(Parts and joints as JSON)

* Begin *

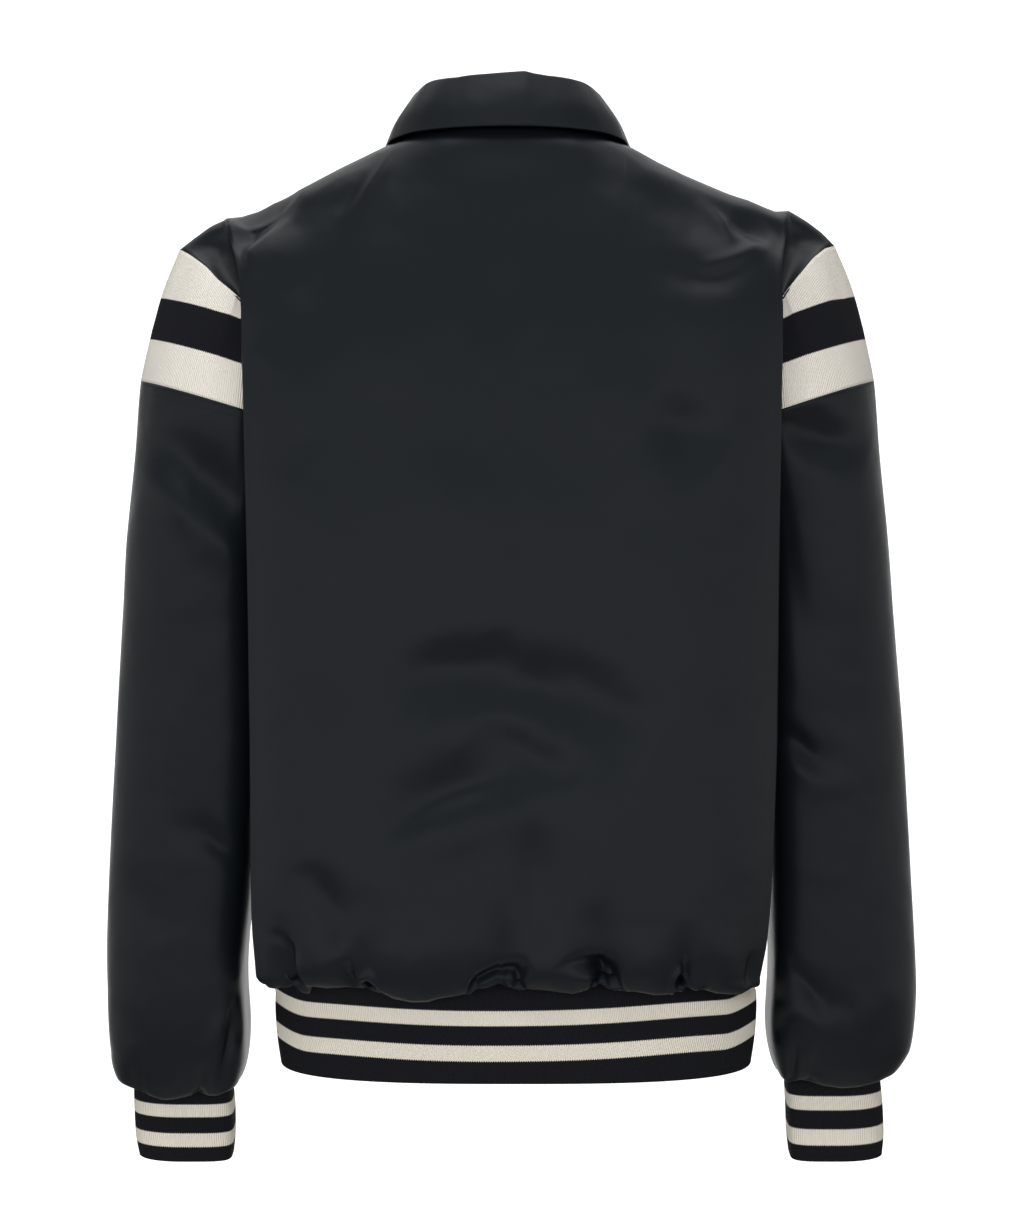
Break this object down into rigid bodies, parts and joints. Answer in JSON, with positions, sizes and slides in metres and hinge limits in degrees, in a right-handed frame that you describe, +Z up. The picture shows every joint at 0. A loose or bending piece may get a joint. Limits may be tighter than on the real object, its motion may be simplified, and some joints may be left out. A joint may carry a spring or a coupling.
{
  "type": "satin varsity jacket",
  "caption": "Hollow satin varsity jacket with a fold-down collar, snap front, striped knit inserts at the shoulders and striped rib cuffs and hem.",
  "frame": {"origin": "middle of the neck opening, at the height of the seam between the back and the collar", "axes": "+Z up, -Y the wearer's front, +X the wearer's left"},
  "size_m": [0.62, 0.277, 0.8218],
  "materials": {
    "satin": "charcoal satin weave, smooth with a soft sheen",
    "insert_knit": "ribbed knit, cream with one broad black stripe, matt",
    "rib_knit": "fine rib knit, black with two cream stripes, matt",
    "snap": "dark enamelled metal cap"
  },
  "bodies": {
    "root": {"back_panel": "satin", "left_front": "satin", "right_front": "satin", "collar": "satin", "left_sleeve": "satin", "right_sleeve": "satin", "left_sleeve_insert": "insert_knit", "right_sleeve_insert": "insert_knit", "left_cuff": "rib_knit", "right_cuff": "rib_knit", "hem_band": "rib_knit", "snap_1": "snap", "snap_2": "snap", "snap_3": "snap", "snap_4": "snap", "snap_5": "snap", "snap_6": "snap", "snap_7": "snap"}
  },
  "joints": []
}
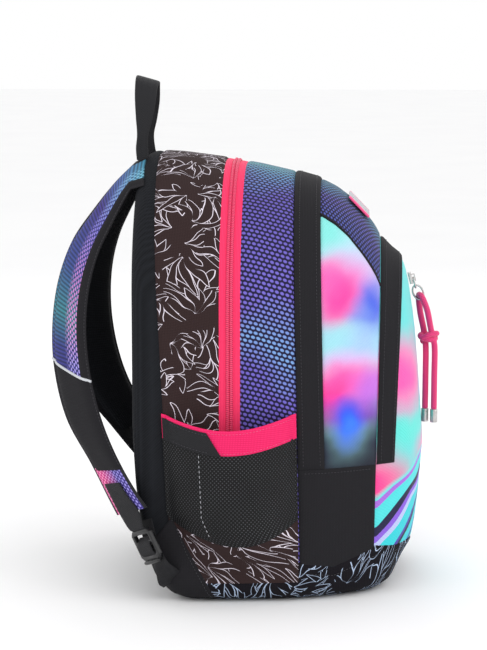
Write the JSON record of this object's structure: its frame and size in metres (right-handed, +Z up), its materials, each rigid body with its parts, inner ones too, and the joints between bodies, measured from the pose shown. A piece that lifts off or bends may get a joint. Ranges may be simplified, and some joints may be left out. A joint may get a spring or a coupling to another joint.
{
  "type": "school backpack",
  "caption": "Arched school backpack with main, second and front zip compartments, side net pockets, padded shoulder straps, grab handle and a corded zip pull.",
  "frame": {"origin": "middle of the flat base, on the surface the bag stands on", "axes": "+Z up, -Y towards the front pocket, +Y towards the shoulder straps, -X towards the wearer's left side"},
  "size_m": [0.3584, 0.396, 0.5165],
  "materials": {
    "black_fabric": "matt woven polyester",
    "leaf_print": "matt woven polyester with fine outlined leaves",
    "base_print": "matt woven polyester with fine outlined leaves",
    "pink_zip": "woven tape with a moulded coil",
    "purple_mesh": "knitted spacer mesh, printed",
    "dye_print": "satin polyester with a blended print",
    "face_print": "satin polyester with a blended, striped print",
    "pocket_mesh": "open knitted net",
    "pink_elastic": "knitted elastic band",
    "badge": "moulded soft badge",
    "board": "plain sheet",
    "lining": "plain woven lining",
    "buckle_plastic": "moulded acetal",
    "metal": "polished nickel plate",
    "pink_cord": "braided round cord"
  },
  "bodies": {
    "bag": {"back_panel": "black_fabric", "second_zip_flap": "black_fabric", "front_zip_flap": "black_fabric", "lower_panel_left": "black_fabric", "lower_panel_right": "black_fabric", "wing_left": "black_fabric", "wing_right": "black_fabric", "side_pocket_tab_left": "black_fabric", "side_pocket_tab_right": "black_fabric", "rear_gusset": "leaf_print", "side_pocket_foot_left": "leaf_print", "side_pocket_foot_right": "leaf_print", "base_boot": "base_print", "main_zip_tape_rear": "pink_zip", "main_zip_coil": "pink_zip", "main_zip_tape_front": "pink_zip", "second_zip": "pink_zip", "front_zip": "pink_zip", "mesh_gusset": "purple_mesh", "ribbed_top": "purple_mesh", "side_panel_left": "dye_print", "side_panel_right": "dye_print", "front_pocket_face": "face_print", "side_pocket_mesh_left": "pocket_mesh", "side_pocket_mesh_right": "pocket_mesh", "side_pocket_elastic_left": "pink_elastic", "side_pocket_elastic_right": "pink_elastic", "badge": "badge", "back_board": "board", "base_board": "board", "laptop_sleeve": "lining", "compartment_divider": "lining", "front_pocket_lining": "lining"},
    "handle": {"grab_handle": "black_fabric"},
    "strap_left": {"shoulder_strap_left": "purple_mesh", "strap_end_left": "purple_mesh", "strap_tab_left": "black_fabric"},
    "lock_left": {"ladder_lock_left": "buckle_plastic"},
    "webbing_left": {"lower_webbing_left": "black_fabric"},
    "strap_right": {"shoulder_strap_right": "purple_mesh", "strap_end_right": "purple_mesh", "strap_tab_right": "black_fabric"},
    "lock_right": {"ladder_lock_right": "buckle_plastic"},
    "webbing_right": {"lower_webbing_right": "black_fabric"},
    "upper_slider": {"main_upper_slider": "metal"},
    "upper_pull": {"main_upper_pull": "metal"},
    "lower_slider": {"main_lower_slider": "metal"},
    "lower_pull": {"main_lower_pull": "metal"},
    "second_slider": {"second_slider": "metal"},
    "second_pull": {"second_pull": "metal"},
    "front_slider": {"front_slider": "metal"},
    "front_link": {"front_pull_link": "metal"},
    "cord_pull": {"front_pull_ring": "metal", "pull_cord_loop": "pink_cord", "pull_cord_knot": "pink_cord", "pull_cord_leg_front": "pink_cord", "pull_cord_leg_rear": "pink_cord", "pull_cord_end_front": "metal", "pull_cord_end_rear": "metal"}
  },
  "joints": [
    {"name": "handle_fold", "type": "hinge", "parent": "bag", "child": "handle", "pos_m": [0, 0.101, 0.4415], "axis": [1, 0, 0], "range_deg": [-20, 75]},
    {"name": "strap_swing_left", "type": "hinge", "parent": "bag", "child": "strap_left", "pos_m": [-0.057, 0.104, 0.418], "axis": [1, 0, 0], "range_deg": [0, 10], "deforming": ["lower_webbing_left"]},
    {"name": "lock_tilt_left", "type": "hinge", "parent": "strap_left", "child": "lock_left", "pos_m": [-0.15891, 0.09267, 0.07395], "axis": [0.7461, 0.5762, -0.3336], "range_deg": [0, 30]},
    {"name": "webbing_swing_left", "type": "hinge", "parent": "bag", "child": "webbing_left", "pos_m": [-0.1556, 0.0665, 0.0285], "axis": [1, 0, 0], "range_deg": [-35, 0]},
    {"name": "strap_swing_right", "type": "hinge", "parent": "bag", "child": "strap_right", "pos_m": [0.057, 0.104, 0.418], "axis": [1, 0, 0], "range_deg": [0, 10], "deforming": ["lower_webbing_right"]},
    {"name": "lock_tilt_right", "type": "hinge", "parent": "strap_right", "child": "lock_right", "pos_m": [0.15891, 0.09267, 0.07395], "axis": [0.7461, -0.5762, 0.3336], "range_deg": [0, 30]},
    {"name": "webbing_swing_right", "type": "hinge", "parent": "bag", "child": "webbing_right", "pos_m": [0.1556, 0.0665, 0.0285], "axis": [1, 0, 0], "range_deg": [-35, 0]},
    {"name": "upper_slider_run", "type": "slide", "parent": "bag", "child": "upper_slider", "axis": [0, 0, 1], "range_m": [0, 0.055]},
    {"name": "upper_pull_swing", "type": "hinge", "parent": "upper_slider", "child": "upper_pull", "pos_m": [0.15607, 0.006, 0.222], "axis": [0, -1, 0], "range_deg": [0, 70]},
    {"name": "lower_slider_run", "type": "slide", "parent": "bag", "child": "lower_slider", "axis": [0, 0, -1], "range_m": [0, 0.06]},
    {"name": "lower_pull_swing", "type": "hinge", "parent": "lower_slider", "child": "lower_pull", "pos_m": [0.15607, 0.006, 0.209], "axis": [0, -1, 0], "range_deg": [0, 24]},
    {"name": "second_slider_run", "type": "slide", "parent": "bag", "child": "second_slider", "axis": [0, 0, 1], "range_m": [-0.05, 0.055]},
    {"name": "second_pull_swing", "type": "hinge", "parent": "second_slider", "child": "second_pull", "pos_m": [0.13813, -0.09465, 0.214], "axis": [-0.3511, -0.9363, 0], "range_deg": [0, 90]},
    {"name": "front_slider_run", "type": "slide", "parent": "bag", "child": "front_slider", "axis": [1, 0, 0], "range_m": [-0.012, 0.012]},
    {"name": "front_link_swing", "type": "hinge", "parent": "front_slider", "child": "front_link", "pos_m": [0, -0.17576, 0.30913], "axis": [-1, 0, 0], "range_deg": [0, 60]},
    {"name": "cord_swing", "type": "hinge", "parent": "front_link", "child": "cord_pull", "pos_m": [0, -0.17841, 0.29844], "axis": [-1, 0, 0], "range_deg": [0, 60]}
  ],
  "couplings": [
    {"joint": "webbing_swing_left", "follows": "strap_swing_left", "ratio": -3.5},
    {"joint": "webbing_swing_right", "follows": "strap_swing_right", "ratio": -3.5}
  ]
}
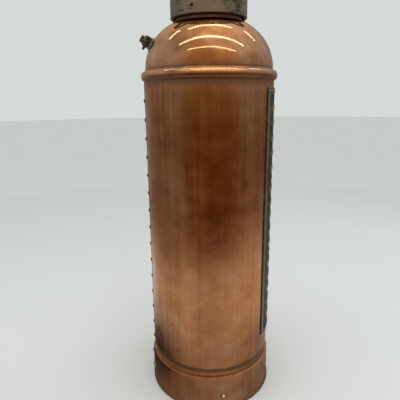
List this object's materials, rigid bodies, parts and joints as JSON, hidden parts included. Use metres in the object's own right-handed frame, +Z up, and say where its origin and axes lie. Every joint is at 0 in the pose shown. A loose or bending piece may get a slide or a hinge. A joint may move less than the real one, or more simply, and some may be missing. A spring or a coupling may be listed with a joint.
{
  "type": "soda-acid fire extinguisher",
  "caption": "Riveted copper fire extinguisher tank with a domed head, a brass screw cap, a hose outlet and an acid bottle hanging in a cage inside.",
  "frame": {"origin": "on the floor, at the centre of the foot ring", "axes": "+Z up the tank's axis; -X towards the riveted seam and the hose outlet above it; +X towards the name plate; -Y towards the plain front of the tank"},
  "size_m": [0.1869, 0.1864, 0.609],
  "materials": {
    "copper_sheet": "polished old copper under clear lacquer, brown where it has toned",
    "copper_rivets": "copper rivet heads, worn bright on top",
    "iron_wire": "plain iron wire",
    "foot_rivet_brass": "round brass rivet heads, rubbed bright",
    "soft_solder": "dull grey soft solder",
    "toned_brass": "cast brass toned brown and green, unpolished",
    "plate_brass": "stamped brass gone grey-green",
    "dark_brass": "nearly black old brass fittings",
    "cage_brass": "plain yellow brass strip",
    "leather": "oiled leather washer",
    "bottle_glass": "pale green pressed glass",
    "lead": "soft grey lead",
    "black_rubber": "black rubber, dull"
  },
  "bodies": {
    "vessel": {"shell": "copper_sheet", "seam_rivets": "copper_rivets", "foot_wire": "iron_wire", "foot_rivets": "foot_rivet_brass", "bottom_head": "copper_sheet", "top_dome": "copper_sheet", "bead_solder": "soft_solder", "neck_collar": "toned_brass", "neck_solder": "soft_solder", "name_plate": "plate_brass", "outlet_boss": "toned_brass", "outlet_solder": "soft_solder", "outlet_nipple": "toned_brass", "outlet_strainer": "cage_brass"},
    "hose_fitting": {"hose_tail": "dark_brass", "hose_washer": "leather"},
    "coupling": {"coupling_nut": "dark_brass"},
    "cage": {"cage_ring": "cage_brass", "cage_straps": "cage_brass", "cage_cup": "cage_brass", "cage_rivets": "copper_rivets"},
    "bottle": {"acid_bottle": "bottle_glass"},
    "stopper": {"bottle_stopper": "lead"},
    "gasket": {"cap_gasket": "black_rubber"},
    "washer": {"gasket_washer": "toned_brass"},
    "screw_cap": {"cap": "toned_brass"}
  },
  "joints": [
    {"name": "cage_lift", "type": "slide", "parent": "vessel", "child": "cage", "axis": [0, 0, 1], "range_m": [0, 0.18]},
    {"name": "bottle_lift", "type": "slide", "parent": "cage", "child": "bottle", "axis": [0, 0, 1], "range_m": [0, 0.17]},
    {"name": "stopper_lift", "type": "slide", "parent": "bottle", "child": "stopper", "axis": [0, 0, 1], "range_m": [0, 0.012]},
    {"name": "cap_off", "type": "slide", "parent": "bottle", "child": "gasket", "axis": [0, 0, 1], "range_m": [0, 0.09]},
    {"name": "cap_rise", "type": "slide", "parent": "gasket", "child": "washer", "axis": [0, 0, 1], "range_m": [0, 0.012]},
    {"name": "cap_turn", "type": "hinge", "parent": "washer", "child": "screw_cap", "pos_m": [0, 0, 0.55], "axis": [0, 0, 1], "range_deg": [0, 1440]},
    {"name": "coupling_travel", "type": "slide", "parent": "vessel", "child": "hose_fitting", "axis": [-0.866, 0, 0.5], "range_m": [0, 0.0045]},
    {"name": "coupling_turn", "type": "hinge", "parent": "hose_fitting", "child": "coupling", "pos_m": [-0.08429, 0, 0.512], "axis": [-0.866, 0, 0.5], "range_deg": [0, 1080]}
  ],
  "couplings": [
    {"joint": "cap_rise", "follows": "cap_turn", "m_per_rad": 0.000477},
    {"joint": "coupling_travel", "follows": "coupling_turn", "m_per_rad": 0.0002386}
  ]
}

* End *

### TO BE DONE
Tally the lines of the data that hold the string "where". Answer with the number and nothing more.

### WRITTEN SOLUTION
2